LOS ANGELES (Reuters) - Missteps by Netflix have opened the door to competitors to grab disgruntled customers looking for new options for video rentals and instant online streaming.
Blockbuster, the once-dominant video store chain that Netflix pushed into bankruptcy, wants to reclaim its crown as the current king of video rentals struggles. Now a unit of Dish Network, Blockbuster is expected to announce its jump into the streaming market on Friday.
That would better position Blockbuster to compete with Netflix, now facing a subscriber backlash over a price increase for DVD subscribers and pressure from Hollywood studios to pay more for content. The shares of the one-time Wall Street darling have plummeted 50 percent in two months, spurring an apology from CEO Reed Hastings to try to win customers back.
“It’s the right time for Blockbuster,” said Brean Murray analyst Todd Mitchell, who has a “buy” rating on Dish shares. “They are attached to Dish Network and they have distribution.”
Blockbuster is gunning for unhappy Netflix customers with a free-trial offer. The company also advertises that it gets many new movie releases 28 days earlier than Netflix or Coinstar’s Redbox kiosks, another competitor that could benefit from Netflix’s missteps.
Netflix sparked anger with a price increase as high as 60 percent, or $6 a month, for some DVD subscribers and by putting the DVD and streaming services on separate websites.
Last week, Netflix cut its subscriber forecast by 1 million, saying it now expects to have 24 million subscribers at the end of the third quarter. The last time Netflix reported a subscriber decline was the second quarter of 2007 when Blockbuster was aggressively pushing a DVD rental package called Total Access.
Redbox looks likely to gain customers from the outrage over the Netflix price increase, which took effect earlier this month, industry analysts said. The $1-per-DVD Redbox price may appeal to customers searching for a cheaper option without a fixed monthly cost, said Merriman Capital analyst Eric Wold, who has a “neutral” rating on Netflix and a “buy” on Coinstar.
While Netflix sees its future in streaming, “low-cost physical (disc) rentals continue to be popular,” said Matthew Lieberman, who studies consumer attitudes toward video content as head of the entertainment, media and communications practice at accounting and consulting firm PwC.

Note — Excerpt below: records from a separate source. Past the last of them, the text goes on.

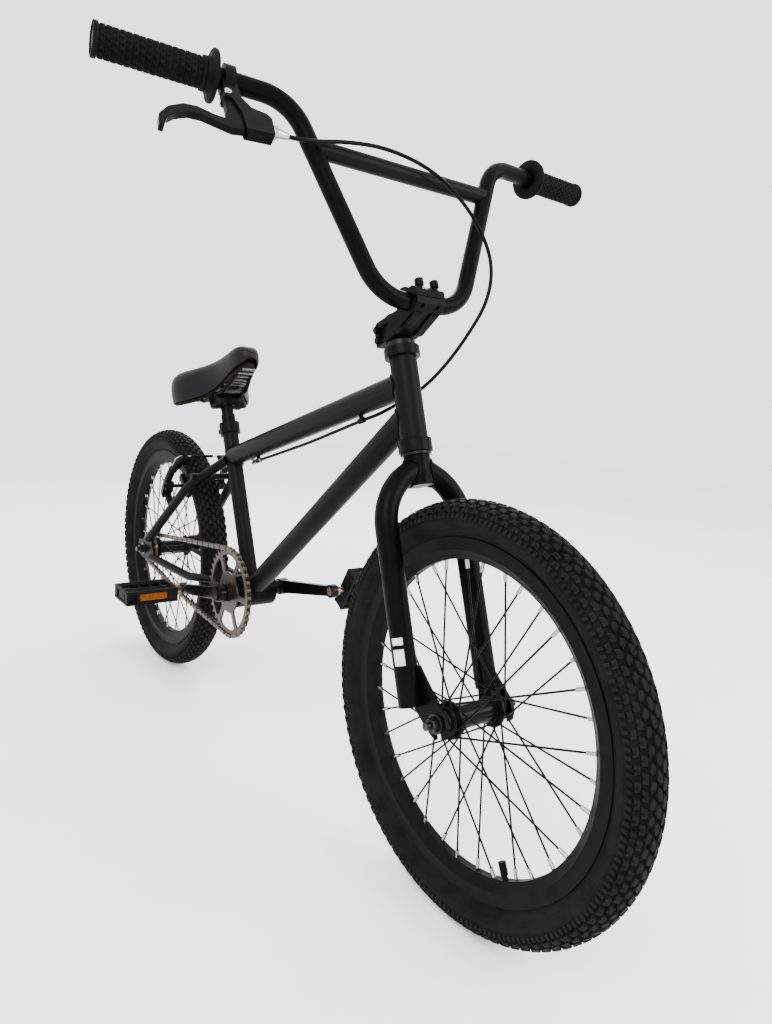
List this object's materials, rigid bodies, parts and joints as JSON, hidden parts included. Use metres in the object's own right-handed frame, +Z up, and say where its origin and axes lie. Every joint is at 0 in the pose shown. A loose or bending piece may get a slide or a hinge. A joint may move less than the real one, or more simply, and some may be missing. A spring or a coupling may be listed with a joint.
{
  "type": "bmx bicycle",
  "caption": "Black 20 inch BMX bicycle with high-rise handlebar, knobbly tyres, wire-spoked wheels, one-piece drivetrain, platform pedals and a single rear rim brake.",
  "frame": {"origin": "on the ground, midway between the two tyre contact points, in the bike's middle plane", "axes": "+X forwards to the front wheel, +Y to the rider's left, +Z up"},
  "size_m": [1.4894, 0.7478, 0.9813],
  "materials": {
    "frame_paint": "satin black powder coat",
    "fork_paint": "satin black powder coat",
    "tyre": "dark grey-black rubber",
    "inner_tube": "black butyl with a black valve cap",
    "rim": "satin black anodised",
    "spoke": "black",
    "nipple": "bright silver",
    "hub": "gloss black",
    "axle_steel": "zinc-plated steel",
    "black_steel": "black oxide",
    "stem": "satin black",
    "grip_rubber": "matt black moulded rubber",
    "lever_body": "satin black cast",
    "bright_steel": "bright plated",
    "housing": "black sheathed cable",
    "brake_arm": "satin black",
    "wire": "stranded steel wire with a black boot",
    "crank": "gloss black",
    "ring_bronze": "dark bronze-brown",
    "chain": "brown-grey steel",
    "freewheel": "bronze-brown",
    "spindle_steel": "steel",
    "pedal": "matt black resin with amber reflectors",
    "post": "satin black",
    "clamp_steel": "dark plated steel",
    "saddle_cover": "smooth black vinyl",
    "saddle_shell": "ribbed black plastic"
  },
  "bodies": {
    "frame": {"head_tube": "frame_paint", "top_tube": "frame_paint", "down_tube": "frame_paint", "seat_tube": "frame_paint", "bb_shell": "frame_paint", "chain_stays": "frame_paint", "seat_stays": "frame_paint", "rear_dropouts": "frame_paint", "headset_cups": "black_steel", "seat_clamp": "stem", "bb_bearings": "black_steel", "rear_axle": "axle_steel", "rear_axle_nuts": "axle_steel", "frame_fittings": "frame_paint", "rear_cable": "housing", "chain": "chain"},
    "fork": {"fork_steerer": "fork_paint", "fork_legs": "fork_paint", "fork_dropouts": "fork_paint", "headset_bearings": "bright_steel", "stem_body": "stem", "stem_cap": "stem", "stem_bolts": "black_steel", "handlebar": "fork_paint", "crossbar": "fork_paint", "grips": "grip_rubber", "lever_bracket": "lever_body", "lever_screws": "bright_steel", "front_axle": "axle_steel", "front_axle_nuts": "axle_steel", "front_cable": "housing"},
    "front_wheel": {"front_tyre": "tyre", "front_rim": "rim", "front_inner_tube": "inner_tube", "front_spokes": "spoke", "front_nipples": "nipple", "front_hub": "hub"},
    "rear_wheel": {"rear_tyre": "tyre", "rear_rim": "rim", "rear_inner_tube": "inner_tube", "rear_spokes": "spoke", "rear_nipples": "nipple", "rear_hub": "hub"},
    "freewheel": {"freewheel": "freewheel"},
    "crank": {"crank_spindle": "spindle_steel", "crank_arms": "crank", "chainring": "ring_bronze", "pedal_spindles": "spindle_steel"},
    "right_pedal": {"right_pedal": "pedal"},
    "left_pedal": {"left_pedal": "pedal"},
    "brake_lever": {"brake_lever": "lever_body"},
    "left_brake_arm": {"left_brake_arm": "brake_arm"},
    "right_brake_arm": {"right_brake_arm": "brake_arm", "brake_wire": "wire"},
    "seat_post": {"seat_post": "post", "saddle_clamp": "clamp_steel"},
    "saddle": {"saddle_rails": "clamp_steel", "saddle": "saddle_cover", "saddle_base": "saddle_shell"}
  },
  "joints": [
    {"name": "steering", "type": "hinge", "parent": "frame", "child": "fork", "pos_m": [0.32339, 0, 0.62335], "axis": [-0.3305, 0, 0.9438], "range_deg": [-80, 80], "deforming": ["front_cable"]},
    {"name": "front_wheel_spin", "type": "hinge", "parent": "fork", "child": "front_wheel", "pos_m": [0.4875, 0, 0.257], "axis": [0, 1, 0], "continuous": true},
    {"name": "rear_wheel_spin", "type": "hinge", "parent": "frame", "child": "rear_wheel", "pos_m": [-0.4875, 0, 0.257], "axis": [0, 1, 0], "continuous": true},
    {"name": "crank_spin", "type": "hinge", "parent": "frame", "child": "crank", "pos_m": [-0.08996, 0, 0.261], "axis": [0, 1, 0], "continuous": true, "deforming": ["chain"]},
    {"name": "freewheel_spin", "type": "hinge", "parent": "frame", "child": "freewheel", "pos_m": [-0.4875, 0, 0.257], "axis": [0, 1, 0], "continuous": true, "deforming": ["chain"]},
    {"name": "right_pedal_spin", "type": "hinge", "parent": "crank", "child": "right_pedal", "pos_m": [-0.25851, -0.132, 0.22671], "axis": [0, 1, 0], "continuous": true},
    {"name": "left_pedal_spin", "type": "hinge", "parent": "crank", "child": "left_pedal", "pos_m": [0.07859, 0.132, 0.29529], "axis": [0, 1, 0], "continuous": true},
    {"name": "brake_lever_pull", "type": "hinge", "parent": "fork", "child": "brake_lever", "pos_m": [0.27688, -0.24156, 0.92843], "axis": [-0.7925, 0.0864, -0.6037], "range_deg": [0, 20], "stiffness_Nm_per_rad": 0.4, "springref_deg": -20.05},
    {"name": "left_brake_close", "type": "hinge", "parent": "frame", "child": "left_brake_arm", "pos_m": [-0.385, 0.05, 0.395], "axis": [0.766, 0, -0.6428], "range_deg": [0, 3.4], "deforming": ["rear_cable", "brake_wire"]},
    {"name": "right_brake_close", "type": "hinge", "parent": "frame", "child": "right_brake_arm", "pos_m": [-0.385, -0.05, 0.395], "axis": [-0.766, 0, 0.6428], "range_deg": [0, 3.4], "deforming": ["brake_wire"]},
    {"name": "seat_height", "type": "slide", "parent": "frame", "child": "seat_post", "axis": [-0.3851, 0, 0.9229], "range_m": [-0.015, 0.08]},
    {"name": "saddle_tilt", "type": "hinge", "parent": "seat_post", "child": "saddle", "pos_m": [-0.22706, 0, 0.58954], "axis": [0, 1, 0], "range_deg": [-10, 10]}
  ],
  "couplings": [
    {"joint": "freewheel_spin", "follows": "crank_spin", "ratio": 2.375},
    {"joint": "left_brake_close", "follows": "brake_lever_pull", "ratio": 0.168},
    {"joint": "right_brake_close", "follows": "brake_lever_pull", "ratio": 0.168}
  ]
}
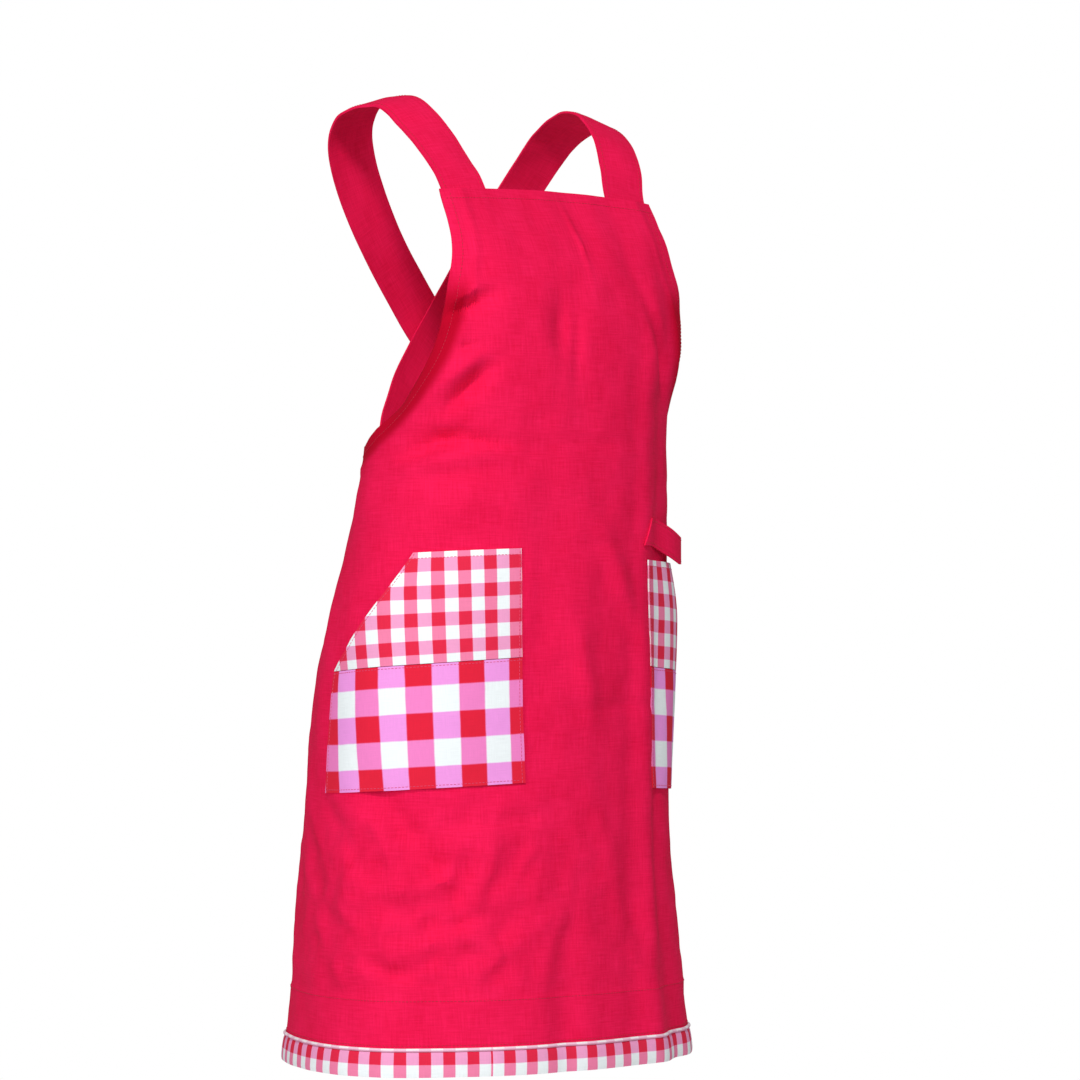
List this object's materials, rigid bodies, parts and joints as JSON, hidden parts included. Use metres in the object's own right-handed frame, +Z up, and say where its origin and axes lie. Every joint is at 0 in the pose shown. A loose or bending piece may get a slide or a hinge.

Netflix remains the industry heavyweight and has defended its strategy. Chief Financial Officer David Wells told investors on Wednesday the company remained well-positioned to take advantage of growth opportunities in the United States and abroad.
On Thursday, the company unveiled a feature that lets subscribers in Canada and Latin America share what they watch on Netflix with friends on Facebook. The feature will not be available in the United States because of a 1980s law the company said created confusion about what information can be legally shared about watching videos.
Looming in the background are other media and technology heavyweights that could make a big push into streaming, and the “for sale” sign hanging on popular online video service Hulu.
Recent Netflix challenges, including higher content costs, “has waken up the idea of competition. A lot of people could do it,” said Hudson Square Research analyst Daniel Ernst, who has a “sell” rating on Netflix.
Amazon.com has started beefing up its streaming video offerings and is among possible suitors for Hulu alongside Google, DirecTV Group and Dish. New bids are due this week, although sources familiar with the process said the auction could be derailed completely.